If the JC had an award for Letter of the Year (and why not?), my 2020 shortlist would be headed by last week’s missive from a Rabbi Guy Hall, who revealed that he had been evicted from a Liberal rabbinic conference 27 years ago for “officiating mixed-faith couples under a chupah”. Picture the scene: defrocked like Captain Dreyfus and wearing a condemned man’s black kippah, Rabbi Hall is dragged to the Liberal door and ordered to darken its step no more.

This is life on the front line, a rabbi laying down his canonicals rather than giving up a devoutly held new article of faith. Guy Hall, who is now an “independent Liberal European Rabbi specializing in Jewish and Interfaith life-cycle ceremonies”, goes on in his letter to decide that “a couple where one is Jewish and one is not should be able to have a Jewish ceremony without prejudice or discrimination”. To do otherwise, he warns, is to risk being accused of racism.’

Now that’s a prize letter. Still, 27 years is a long time ago and Liberal Judaism has moved on, which is more than most progressive movements manage to do. Look at the Liberal Democrats (no relation). They still believe in the United Nations and the redistribution of wealth.

Unlike the LibDems, LibJews march boldly ahead. A shofar-blasted decree by LJ’s interim director Rabbi Charley Baginsky will now permit Jews to join beneath the chupah with non-Jews in an act of holy matrimony. There are strings attached — both parties must commit “to keeping a Jewish home” — but in general this is a leap forward of circuit-breaking magnitude. “Our movement prides itself on its commitment to diversity and equality,” says Rabbi Baginsky; and so must we all. Pride is one thing, practice another.

Seen in the light of all that is holy, marrying non-Jews beneath a chupah is a glass-shattering breach of tradition. The chupah is a gazebo for two single Jews who accept the blessings of kiddushin and nisuin, a pair of Aramaic concepts that combine the sanctity of Jewish affinity with the inviolability of contract law.

Open up the ceremony to a partner who is not Jewish and the chupah has as much holiness as a factory-reject colander.

Don’t get me wrong. I’m all in favour of Liberal Judaism and I appreciate that it approached this fateful decision over 27 years with a deliberation that makes the London Bet Din appear positively bionic.

What I love about Liberal leaders is their desire to stay in step with the religious consensus even as they step ever further out of line. Their display of solidarity can be heartening. When an eruv was mooted in our area and the council called for citizens’ opinions, first up with a fiery endorsement for this Sabbath refinement was the Liberal Jewish Synagogue, an institution which had dispensed with Sabbath laws while Victoria was still Queen. But this was a Jewish cause and the LibJews were keen to be our allies. Which is why it distresses me now to see them heading off the Jewish map.

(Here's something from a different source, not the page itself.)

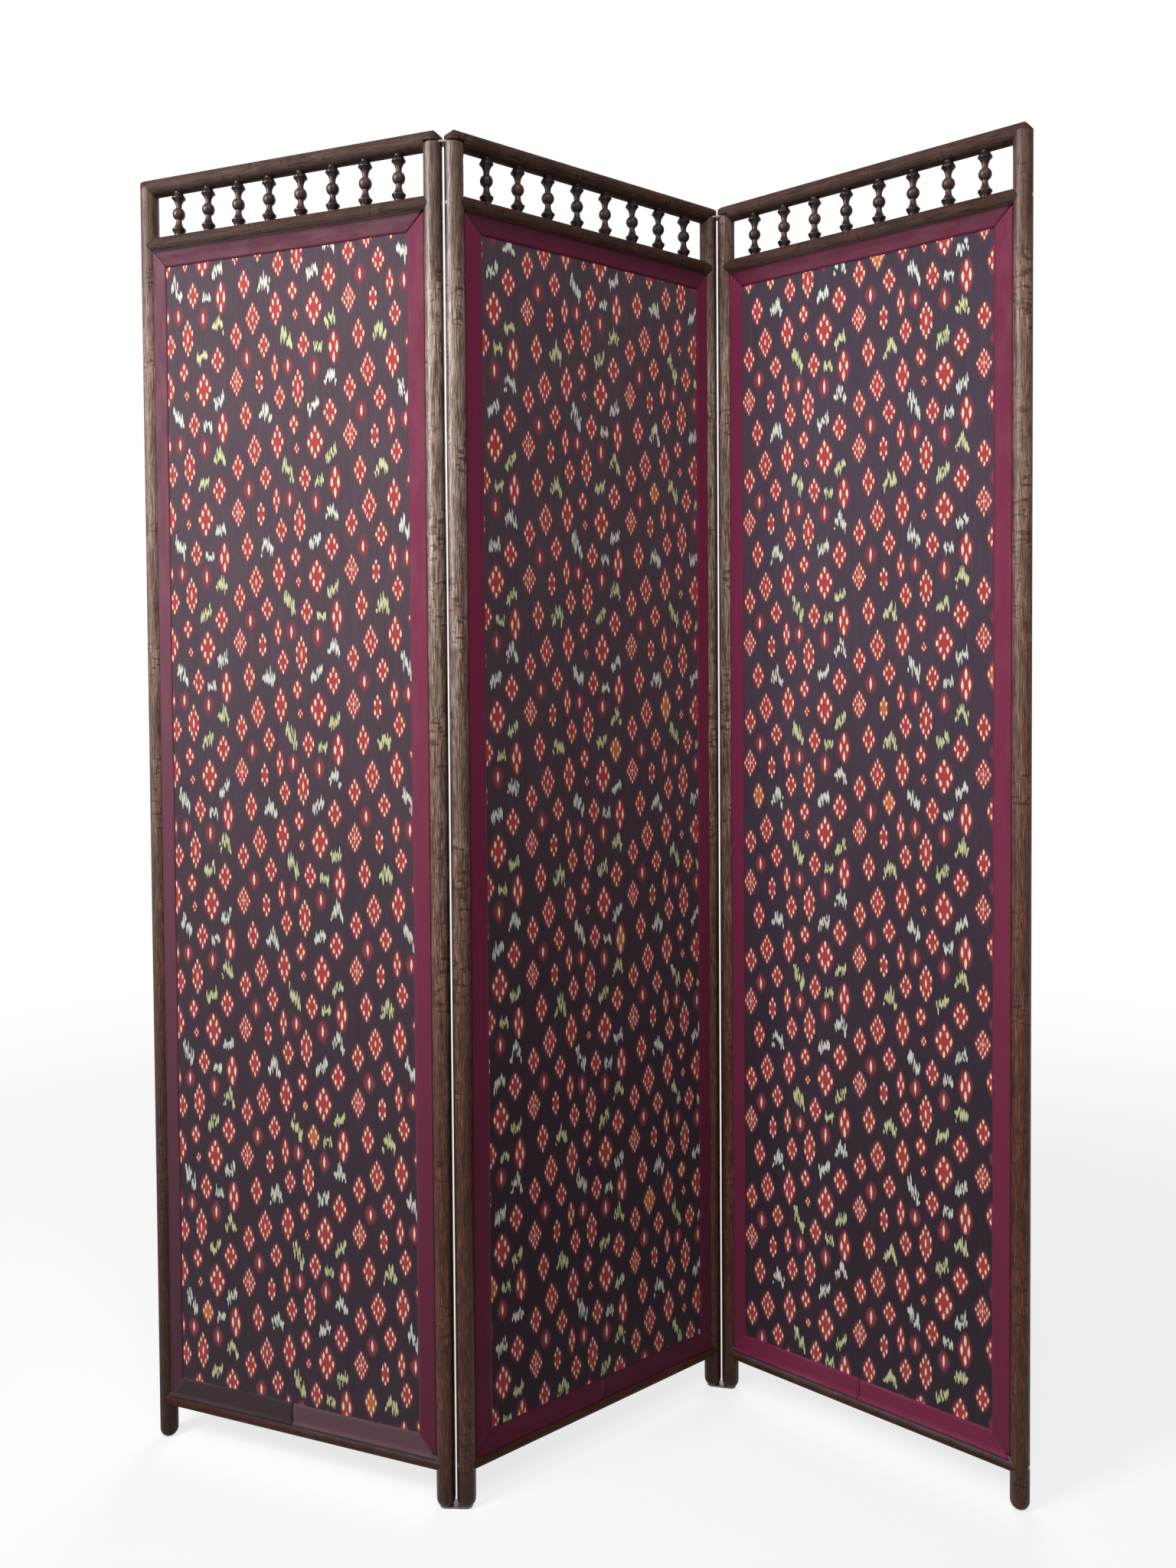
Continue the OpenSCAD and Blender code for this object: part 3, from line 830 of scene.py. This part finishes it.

Down the years, it has been assumed that the Libs quietly married “mixed-faith couples” without much fuss, a “mixed-faith couple” being (in my understanding) a union in which one partner is confused about being Jewish and the other about being gentile. The LibJews also led the line in sanctifying same-sex unions, acting as a beacon for the rest of non-Orthodoxy. All well and good.

But a chupah for non-Jews is a step too far. The Pope wouldn’t marry a non-Catholic and, while the Church of England accommodates non-Anglican brides and grooms, it continues to require them to endorse a “Christian understanding of marriage.” They maintain a tougher line than our Liberals.

These are testing issues. Every faith is losing souls to outsourcing. According to the last IJPR survey in 2016, one in four British Jews marries or cohabits with a non-Jew. Most who step out, stay out.

On the plus side, the wedding market is huge — quarter of a million events every year in the UK — and Liberal Judaism could now pitch for a much larger slice. There is no end to the number of gentiles who want a chupah. They have seen Goodfellas, Fiddler on the Roof and Private Benjamin. They watch Friday Night Dinner on Channel 4 and, even though no-one on the show is actually Jewish, they can’t get enough of that banter. Where better to experience it than under a chupah — so long as there is none of the snip, dip and mumble-some-Hebrew involved with actual conversion to Judaism.

So now you don’t have to be Jewish to go under a chupah? Announce it in Hello magazine. They’ll come queueing round Lords like ticketless Aussie fans on Test match Saturday.